Moving to a New City? Six Ways to Quickly Establish a Sense of Home
Get around, get acquainted and invest yourself to make a new city feel like home
By Megan Murdock Krischke, contributor
Travel nurses aren’t the only ones who find themselves moving to a new city every few months. Heidi Williams Pitts is an expert at moving, having moved nine times in seven years (both domestically and internationally) for her work to alleviate poverty with Servant Partners. The success of her projects depends on integrating into the community, so she has learned how to quickly make a new place her new hometown.
Here are Pitts’ top six suggestions to make a strange city feel like home in record time:
1. Put on your walking shoes
After moving to a new city, one of the best things you can do is walk in your new neighborhood and around town as much as possible, Pitts said. She recommends that when you are in a new place you avoid using private vehicles as much as possible and hit the pavement. Public transportation is her second favorite choice because it gets you interacting with people.
“I feel like I notice so much more when I am walking. It is a sensory experience and helps me feel more connected to the earth in the midst of so much transition,” she reflected. “The first few days in a new place you are tempted to just rest and unpack and you can end up staying inside a lot. How you live your first week can set the tone for how you live in a place--you’ve got to get out. When you are out, say hi to the people you pass, notice how people are interacting, what is the pace of life like.”
Take some time to study a map of your new location. Check it out on Google Earth to get a sense of the topography. You might even set up a scavenger hunt for yourself as a fun way to learn your new place.
2. Choose a watering hole
A great way to make a new place feel like home and to meet new people is to choose a local gathering place and become a regular. Whether that watering hole serves happy hour cocktails or coffee and tea, it is important to have a place away from home that feels familiar and comfortable. Let the bartenders or baristas know that you are new to town--maybe they can help connect you with other regulars in their establishment.
3. Learn the grocery store
Finding the nearest grocery store or natural foods market is always a top priority, but it also takes some time to learn the layout of the store. You’ll feel more like a local when you can direct another customer to the pickles, for instance. Knowing the layout can also make shopping feel like a pleasure rather than a chore.
“Being able to buy and cook your own food instead of eating in restaurants is a very homey thing,” added Pitts.
4. Do something you love (with other people)
What do you love to do? Zumba? Ride motorcycles? Talk about books? Play cards?

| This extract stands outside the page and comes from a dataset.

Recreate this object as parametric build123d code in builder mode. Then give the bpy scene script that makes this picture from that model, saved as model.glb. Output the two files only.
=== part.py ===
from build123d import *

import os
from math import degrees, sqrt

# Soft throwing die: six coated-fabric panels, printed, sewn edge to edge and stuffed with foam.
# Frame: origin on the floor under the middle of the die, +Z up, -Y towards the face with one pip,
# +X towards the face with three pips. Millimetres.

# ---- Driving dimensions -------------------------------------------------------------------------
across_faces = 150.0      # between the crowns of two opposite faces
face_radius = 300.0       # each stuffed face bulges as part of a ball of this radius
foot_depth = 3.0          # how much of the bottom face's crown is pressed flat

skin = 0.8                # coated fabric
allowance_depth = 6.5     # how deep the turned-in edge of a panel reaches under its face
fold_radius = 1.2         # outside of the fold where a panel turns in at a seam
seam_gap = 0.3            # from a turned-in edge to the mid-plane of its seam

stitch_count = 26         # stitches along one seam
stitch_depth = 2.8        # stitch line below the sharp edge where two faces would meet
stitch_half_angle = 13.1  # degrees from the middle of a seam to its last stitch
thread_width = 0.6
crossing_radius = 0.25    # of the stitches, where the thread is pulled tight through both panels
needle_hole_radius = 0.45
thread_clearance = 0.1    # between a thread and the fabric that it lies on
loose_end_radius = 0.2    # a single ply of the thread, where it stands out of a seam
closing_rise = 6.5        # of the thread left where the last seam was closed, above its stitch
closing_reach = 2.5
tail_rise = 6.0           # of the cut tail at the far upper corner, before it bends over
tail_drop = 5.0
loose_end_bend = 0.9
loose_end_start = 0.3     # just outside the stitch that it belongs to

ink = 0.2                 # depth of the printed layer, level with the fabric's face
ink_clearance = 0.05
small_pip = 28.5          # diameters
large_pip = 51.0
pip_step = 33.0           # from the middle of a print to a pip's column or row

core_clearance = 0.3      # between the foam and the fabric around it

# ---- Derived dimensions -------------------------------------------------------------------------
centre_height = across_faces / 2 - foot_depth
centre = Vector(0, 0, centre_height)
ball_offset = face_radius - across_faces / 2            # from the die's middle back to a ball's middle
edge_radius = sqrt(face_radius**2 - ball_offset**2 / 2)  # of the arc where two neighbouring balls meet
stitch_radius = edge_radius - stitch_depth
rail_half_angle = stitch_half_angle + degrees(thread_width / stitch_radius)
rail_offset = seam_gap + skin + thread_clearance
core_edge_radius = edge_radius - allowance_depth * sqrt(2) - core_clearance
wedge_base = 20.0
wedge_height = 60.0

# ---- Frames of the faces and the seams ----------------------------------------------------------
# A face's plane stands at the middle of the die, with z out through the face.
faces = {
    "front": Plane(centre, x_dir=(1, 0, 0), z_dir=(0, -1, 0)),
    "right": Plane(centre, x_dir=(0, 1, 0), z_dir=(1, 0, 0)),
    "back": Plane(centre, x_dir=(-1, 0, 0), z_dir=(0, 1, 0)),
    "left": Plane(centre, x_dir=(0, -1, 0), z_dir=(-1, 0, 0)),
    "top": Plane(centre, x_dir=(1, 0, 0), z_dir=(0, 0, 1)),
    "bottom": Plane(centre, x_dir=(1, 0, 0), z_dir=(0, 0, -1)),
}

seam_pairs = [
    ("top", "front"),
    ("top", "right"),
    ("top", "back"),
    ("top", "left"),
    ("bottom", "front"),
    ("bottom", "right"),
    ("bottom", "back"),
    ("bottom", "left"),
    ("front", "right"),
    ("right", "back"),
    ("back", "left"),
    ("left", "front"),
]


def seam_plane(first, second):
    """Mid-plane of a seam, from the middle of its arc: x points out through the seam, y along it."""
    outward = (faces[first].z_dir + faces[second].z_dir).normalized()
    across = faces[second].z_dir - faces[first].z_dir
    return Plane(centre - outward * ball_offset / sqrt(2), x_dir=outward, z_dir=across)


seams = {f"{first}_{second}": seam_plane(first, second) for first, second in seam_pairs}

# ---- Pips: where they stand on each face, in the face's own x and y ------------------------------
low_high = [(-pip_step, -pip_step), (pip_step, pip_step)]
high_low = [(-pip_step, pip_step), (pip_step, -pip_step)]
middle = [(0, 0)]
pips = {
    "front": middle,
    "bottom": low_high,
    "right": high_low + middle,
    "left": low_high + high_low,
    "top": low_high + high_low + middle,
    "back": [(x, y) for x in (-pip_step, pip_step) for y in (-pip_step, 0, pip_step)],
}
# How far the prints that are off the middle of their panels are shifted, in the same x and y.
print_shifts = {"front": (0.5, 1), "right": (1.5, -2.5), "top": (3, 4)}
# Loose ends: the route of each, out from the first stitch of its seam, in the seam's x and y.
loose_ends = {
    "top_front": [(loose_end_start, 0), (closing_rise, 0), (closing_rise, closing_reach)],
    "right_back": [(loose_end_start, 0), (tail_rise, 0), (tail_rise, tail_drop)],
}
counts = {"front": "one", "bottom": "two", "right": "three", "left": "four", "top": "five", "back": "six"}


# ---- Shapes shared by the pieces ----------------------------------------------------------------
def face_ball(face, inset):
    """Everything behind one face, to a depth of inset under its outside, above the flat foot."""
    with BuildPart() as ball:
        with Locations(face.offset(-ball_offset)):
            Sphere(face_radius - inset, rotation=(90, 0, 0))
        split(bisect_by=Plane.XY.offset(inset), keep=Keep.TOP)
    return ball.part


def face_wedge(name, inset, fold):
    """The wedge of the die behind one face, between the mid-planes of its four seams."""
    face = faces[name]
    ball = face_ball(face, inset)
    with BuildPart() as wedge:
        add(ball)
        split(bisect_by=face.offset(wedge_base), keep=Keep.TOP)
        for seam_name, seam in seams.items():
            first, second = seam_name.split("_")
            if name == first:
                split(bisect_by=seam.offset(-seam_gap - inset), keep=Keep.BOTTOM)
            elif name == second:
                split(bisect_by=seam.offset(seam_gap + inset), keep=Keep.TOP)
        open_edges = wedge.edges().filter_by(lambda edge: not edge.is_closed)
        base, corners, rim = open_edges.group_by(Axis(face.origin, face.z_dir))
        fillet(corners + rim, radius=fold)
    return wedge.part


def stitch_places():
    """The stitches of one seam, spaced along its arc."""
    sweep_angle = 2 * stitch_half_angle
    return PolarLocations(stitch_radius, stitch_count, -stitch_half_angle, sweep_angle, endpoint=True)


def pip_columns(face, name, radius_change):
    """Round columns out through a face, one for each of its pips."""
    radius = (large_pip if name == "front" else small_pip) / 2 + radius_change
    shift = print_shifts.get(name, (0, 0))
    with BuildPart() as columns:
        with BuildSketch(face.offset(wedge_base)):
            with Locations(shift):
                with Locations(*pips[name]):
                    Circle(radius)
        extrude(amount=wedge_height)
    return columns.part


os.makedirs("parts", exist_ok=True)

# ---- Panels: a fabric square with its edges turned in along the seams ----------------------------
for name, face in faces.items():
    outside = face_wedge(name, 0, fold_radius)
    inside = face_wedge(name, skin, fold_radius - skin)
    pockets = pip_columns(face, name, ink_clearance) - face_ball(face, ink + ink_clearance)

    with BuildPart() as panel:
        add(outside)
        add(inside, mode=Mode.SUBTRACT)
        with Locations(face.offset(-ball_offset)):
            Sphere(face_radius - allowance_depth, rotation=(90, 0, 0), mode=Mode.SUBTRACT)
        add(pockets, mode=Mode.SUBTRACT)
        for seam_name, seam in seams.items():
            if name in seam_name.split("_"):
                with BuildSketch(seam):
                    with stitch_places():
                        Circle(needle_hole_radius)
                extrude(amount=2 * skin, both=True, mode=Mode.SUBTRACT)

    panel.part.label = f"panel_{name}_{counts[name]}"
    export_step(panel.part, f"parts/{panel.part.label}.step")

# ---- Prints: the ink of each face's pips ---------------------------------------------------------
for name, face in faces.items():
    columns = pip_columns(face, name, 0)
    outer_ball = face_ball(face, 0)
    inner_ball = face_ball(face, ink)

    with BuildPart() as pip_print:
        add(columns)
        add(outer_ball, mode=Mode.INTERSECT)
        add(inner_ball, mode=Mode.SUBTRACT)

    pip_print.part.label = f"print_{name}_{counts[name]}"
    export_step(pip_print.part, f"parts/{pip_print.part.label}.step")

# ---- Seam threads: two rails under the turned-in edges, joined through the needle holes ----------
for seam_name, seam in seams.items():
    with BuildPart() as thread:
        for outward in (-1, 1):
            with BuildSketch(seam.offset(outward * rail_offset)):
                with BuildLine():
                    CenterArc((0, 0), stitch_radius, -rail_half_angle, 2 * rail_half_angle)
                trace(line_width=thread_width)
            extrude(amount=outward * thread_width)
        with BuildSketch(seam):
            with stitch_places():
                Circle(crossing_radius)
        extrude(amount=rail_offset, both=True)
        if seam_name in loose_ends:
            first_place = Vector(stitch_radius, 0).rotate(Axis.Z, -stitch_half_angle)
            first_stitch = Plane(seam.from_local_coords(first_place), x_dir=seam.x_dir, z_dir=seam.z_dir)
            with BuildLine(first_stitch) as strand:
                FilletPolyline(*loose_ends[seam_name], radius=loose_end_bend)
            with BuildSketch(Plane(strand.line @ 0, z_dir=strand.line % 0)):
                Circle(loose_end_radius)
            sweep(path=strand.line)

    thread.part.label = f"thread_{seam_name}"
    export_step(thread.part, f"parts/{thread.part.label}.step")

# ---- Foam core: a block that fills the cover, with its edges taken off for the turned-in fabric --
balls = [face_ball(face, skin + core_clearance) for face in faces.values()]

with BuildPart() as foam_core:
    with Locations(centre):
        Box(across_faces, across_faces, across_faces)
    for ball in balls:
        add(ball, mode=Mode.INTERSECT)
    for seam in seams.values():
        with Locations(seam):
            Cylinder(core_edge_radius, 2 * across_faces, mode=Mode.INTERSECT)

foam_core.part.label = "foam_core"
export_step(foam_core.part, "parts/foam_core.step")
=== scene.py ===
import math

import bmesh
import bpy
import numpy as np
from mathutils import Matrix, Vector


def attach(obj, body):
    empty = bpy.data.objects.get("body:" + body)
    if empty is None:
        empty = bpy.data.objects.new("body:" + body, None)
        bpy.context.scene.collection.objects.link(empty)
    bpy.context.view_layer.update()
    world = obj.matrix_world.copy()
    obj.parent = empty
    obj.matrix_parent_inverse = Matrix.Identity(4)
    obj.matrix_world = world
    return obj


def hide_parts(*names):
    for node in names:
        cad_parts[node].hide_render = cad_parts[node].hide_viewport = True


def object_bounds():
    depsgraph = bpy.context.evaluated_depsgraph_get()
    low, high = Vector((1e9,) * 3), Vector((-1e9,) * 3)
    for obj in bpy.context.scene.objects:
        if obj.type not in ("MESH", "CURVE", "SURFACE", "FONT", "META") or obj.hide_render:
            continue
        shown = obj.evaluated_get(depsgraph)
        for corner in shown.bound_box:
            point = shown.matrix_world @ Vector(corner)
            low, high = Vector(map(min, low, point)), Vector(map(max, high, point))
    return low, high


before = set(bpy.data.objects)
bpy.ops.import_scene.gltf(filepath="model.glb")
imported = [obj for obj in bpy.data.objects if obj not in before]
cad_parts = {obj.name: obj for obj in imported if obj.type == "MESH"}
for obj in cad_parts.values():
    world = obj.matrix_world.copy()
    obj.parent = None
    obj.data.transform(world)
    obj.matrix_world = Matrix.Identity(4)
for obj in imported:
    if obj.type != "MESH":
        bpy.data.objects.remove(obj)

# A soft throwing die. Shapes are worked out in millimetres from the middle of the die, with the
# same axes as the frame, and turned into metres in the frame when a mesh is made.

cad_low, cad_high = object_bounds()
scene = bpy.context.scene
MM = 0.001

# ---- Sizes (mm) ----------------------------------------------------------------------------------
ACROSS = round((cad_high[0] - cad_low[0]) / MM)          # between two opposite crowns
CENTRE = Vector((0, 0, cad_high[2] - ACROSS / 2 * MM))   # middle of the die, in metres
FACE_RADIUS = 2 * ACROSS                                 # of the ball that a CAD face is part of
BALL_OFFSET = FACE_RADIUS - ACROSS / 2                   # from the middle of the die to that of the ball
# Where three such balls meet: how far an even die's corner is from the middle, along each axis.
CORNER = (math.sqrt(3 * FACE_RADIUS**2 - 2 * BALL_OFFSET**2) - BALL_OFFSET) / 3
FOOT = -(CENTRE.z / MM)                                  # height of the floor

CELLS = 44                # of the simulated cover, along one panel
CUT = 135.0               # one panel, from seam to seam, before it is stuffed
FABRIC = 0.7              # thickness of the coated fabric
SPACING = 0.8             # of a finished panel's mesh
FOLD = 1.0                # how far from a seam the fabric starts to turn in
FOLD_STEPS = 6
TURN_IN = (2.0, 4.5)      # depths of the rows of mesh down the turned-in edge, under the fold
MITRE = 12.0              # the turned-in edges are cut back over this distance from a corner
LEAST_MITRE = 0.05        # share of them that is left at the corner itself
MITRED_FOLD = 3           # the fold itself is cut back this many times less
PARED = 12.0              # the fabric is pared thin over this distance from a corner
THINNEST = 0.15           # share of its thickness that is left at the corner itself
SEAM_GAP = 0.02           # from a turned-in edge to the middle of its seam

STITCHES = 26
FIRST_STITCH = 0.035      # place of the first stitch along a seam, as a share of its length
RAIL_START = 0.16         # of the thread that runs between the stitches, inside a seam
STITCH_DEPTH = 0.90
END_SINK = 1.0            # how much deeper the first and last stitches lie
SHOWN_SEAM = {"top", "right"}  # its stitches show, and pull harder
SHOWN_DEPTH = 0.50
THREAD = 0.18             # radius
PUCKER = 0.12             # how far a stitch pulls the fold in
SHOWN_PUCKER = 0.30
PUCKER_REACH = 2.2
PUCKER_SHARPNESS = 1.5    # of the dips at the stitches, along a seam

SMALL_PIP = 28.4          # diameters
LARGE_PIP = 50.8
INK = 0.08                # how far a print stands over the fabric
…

Attend church? Dance the salsa? There’s a group for that, and for a myriad of other activities and sports.
Find a sports league and join it. Running clubs and hiking clubs are good choices in many places, as well. In fact, the Internet makes it easy to uncover nearly endless possibilities in cities and towns across the country. Check out sites like MeetUp.com. Peruse websites and bulletin boards at coffee shops, community centers, churches, athletic stores, etc. to find a group of like-minded enthusiasts. The important thing is that you don’t stay home alone in your apartment, binge-watching '90s TV shows on Netflix.

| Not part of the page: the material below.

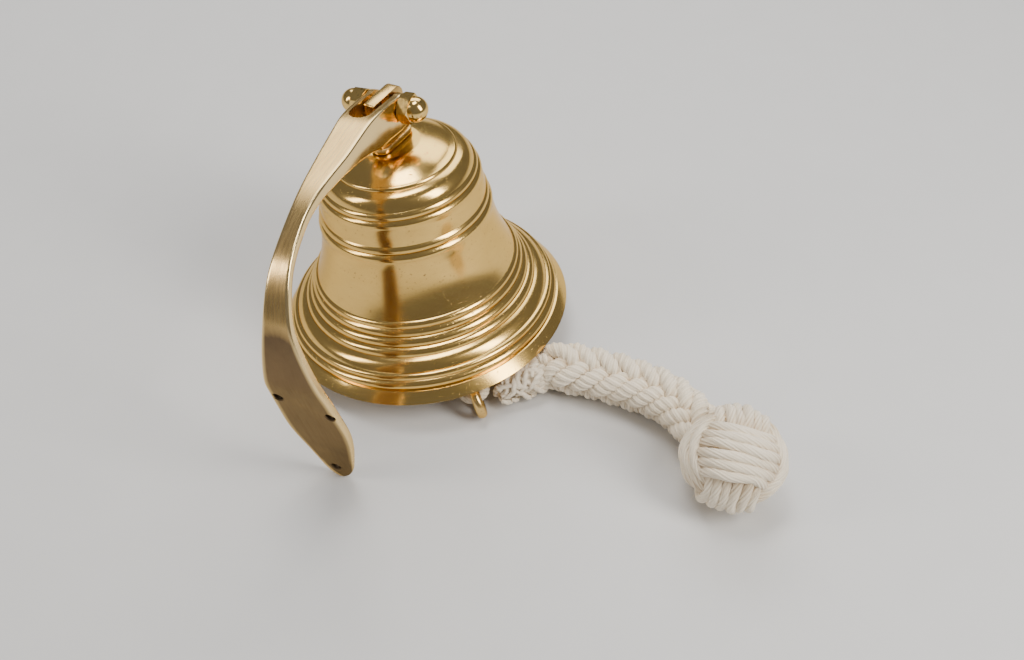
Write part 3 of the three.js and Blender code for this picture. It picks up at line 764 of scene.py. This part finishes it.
def add_knot():
    """A ball knot: three sets of parallel strands, each passing over one set and under the next."""
    low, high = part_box("lanyard_knot")
    middle = np.array((low + high) / 2) / MM
    place = np.array(facing(KNOT_FACE, KNOT_TILT, Vector((0, 0, 0))).to_3x3())
    bundle = Bundle()
    outer = KNOT_RADIUS - KNOT_STRAND_RADIUS
    inner = outer - KNOT_DIP
    turns = np.linspace(0.5 * math.pi, 2.5 * math.pi, 110)  # each strand's ends meet under another set
    for group in range(3):
        normal, over, under = (place[:, (group + i) % 3] for i in range(3))
        for k, offset in enumerate(KNOT_STRANDS_AT):
            a = math.sqrt(outer ** 2 - offset ** 2)
            b = math.sqrt(inner ** 2 - offset ** 2)
            path = middle + normal * offset + round_ellipse(over, under, a, b, turns)
            path = above_ground(path + wander(10 * group + k, len(turns), 0.55), KNOT_STRAND_RADIUS)
            path[-1] = path[0]
            # painted shade where each strand dips under the next set
            depth = 0.75 * np.abs(np.sin(turns)) ** 3
            bundle.strand(path, KNOT_STRAND_RADIUS, depth, sides=48, lobes=8, lay=40, phase=group + k,
                          lobe_depth=0.17)
    levels = np.linspace(-KNOT_HEART_HALF, KNOT_HEART_HALF, 24)
    heart = np.array([(middle[0], middle[1], middle[2] + z) for z in levels])
    swell = np.sqrt(KNOT_HEART_RADIUS ** 2 - levels ** 2)
    # the knot's heart is painted in shade
    bundle.strand(heart, swell, 0.9, sides=28, lobe_depth=0.0)
    bundle.fuzz(*KNOT_FIBRES)
    return finish_piece(bundle.piece("lanyard_ball_knot"), "lanyard", COTTON, "cotton_rope", "lanyard_knot")


def add_loop():
    """The small loop of strand that holds the clapper's tail eye."""
    far = TAIL_NORMAL.cross(CLAPPER_AXIS).normalized()
    far = far if far.y > 0 else -far
    radial = (far - CLAPPER_AXIS).normalized()
    held = TAIL_CENTRE + radial * TAIL_RING
    axis = TAIL_NORMAL.cross(radial)
    place = np.array(facing(axis, TAIL_NORMAL, Vector((0, 0, 0))).to_3x3())
    bundle = Bundle()
    turns = np.linspace(0, 2 * math.pi, 64)
    for k, (offset, radius) in enumerate(LOOP_STRANDS):
        ring = round_ellipse(place[:, 0], place[:, 1], LOOP_RADIUS, LOOP_RADIUS, turns)
        path = np.array(held) + place[:, 2] * offset + ring
        path[-1] = path[0]
        # some painted shade on the loop's strands
        bundle.strand(path, radius, 0.25, sides=16, lay=9, phase=k)
    return finish_piece(bundle.piece("lanyard_eye_loop"), "clapper", COTTON, "cotton_rope", "lanyard_loop")


add_lanyard()


# ---- bell ------------------------------------------------
def moulding(start, end, steps):
    """A profile's points from one row of OUTSIDE to the next, bulging as the next says."""
    r0, h0, _ = start
    r1, h1, bulge = end
    along = Vector((r1 - r0, h1 - h0))
    out = Vector((along.y, -along.x)).normalized()
    rows = []
    for i in range(1, steps + 1):
        t = i / steps
        lift = bulge * 4 * t * (1 - t)
        rows.append((r0 + along.x * t + out.x * lift, h0 + along.y * t + out.y * lift))
    return rows


def add_bell():
    profile = [OUTSIDE[0][:2]]
    for start, end in zip(OUTSIDE, OUTSIDE[1:]):
        profile += moulding(start, end, 7 if end[2] else 1)
    profile += [(13.6, CROWN_SEAT), (CROWN_HOLE, CROWN_SEAT), (CROWN_HOLE, CROWN_INSIDE), (12, CROWN_INSIDE)]
    profile += [tuple(row) for row in catmull(INSIDE, 5)]
    bell = lathe("bell", profile, 192, BELL, closed=True, crease=28)
    finish_piece(bell, "bell", POLISHED, "polished_brass", "bell_shell")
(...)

5. Bypass the superficial to make friends quickly
Frequent travelers have learned that it helps to skip the small talk. When you are in a place for only a little while, you don't have time to warm up a relationship before talking about things that matter to you, and it's those kinds of conversations that cement a relationship over time and distance.

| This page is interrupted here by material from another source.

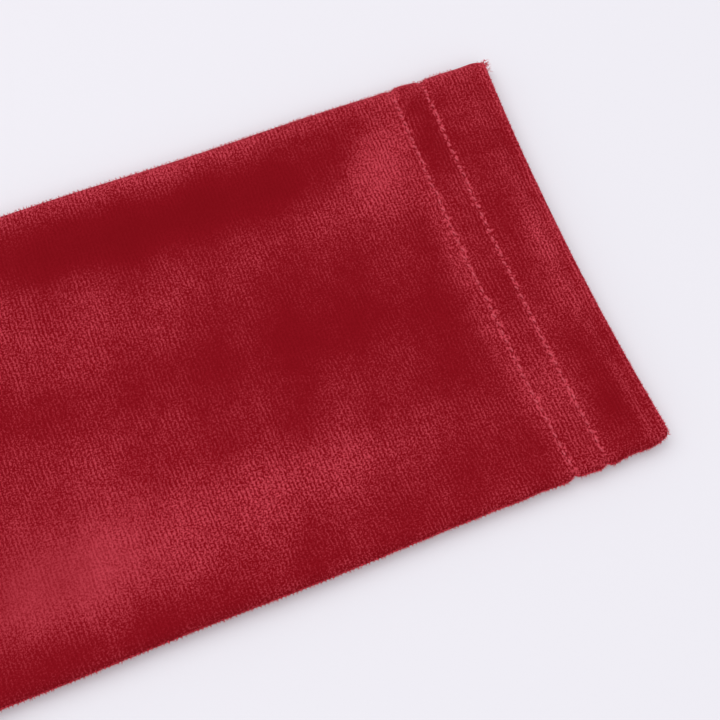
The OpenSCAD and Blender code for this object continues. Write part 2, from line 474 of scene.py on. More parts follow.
# %% Brushed patches, painted as sheen
# Each is x and y of its middle, its reach across and along, its turn in degrees and its strength.
# A positive strength paints the sheen lighter and a negative one darker; the long thin patches by
# x = 47.5 and x = -49 are painted highlights along the side edges.
SHEEN_PATCHES = [
    (47.5, 50, 3, 110, 0, 0.22), (33, 33, 7.5, 11.5, -40, 0.48), (36, 85, 6, 42, 0, -0.22),
    (38, 8, 14, 9, 0, 0.12), (-49, 60, 1.6, 95, 0, 0.06), (20, 80, 9, 44, 0, 0.2),
    (-3, 65, 14, 32, 0, -0.08), (-32, 80, 8, 26, 0, 0.2), (-31, 127, 10.5, 38, -8, 0.38),
    (-13, 124, 9, 26, 0, 0.21), (-36, 3.4, 14, 1.6, 0, 0.2), (-2, 5, 30, 2.6, 0, 0.17),
    (-30, 19, 15, 7, 0, 0.27), (2, 25.5, 48, 2.6, 0, 0.15), (0, 118, 16, 24, 0, 0.07),
    (-46, 115, 5, 18, 0, -0.1)]


def pile_tone_and_sheen(x, y):
    """Tone of the pile with its sheen painted in: 0 where it lies as woven, towards 1 where the
    painted sheen is brightest.
    """
    value = 0.26 + 0.04 * np.sin(x / 17 + y / 29 + 1) + 0.04 * np.sin(x / 9.7 - y / 13.3 + 2)
    value = value + 0.05 * np.sin(x / 4.3 + y / 6.1) * np.sin(y / 5.2 - x / 7.9 + 1)
    for px, py, reach_x, reach_y, turn, strength in SHEEN_PATCHES:
        dx, dy = rotated(x - px, y - py, -turn)
        value = value + strength * np.exp(-((dx / reach_x) ** 2) - (dy / reach_y) ** 2)
    # A painted highlight along the fold of the cuff.
    fold_highlight = 0.3 * np.exp(-((y / 1.1) ** 2))
    up_the_arm = freed(y) * 0.3 * np.sin(x / 21 - y / 47) * np.sin(y / 33 + x / 29 + 2)
    # The last term paints a highlight on the crests of the creases.
    return value + fold_highlight + up_the_arm + 0.2 * creases(x, y)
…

It may be tempting to not even try to make real friends, knowing that you'll be gone in a few weeks, but that's a lonely way to live. It might feel awkward and earn you some funny looks, but--if you are willing to risk it--try skipping straight to the things you are passionate about, the life questions you are wrestling with and the honest truth about what you're feeling. You might make a friend in a few hours who stays a friend for life.
Pitts says she often has her radar up for a person who seems open to a relationship and then consistently initiates with that person. She says it is important to remember that those who aren’t new to a place have established relationships and routines; just because they don’t initiate with you doesn’t mean they don’t like you. They just didn’t think of it. When you become friends with that one person, it often follows that his or her social network becomes your social network.
Speaking of social networks, use your own networks to find out if there are any friends of friends living in your new place--most people are glad to meet and to help out a friend’s friend.
6. Take the risk to invest where you are
In whatever ways you choose, the important thing is to risk emotional investment wherever you are, according to Pitts. "The main challenge is dealing with the difficulty of knowing that another move is likely and that if I invest now in the place where I am, that it is going to make me sad." But if you never invest in a new city, you will end up feeling rootless and lost.
"If I don’t invest here, I can probably get through and come through unruffled and still do plenty of good work," Pitts explains, "but I won’t have the attachment or the understanding of who these people are or what the place is. I will miss out on a much richer experience."
And wouldn’t that miss the point of traveling in the first place?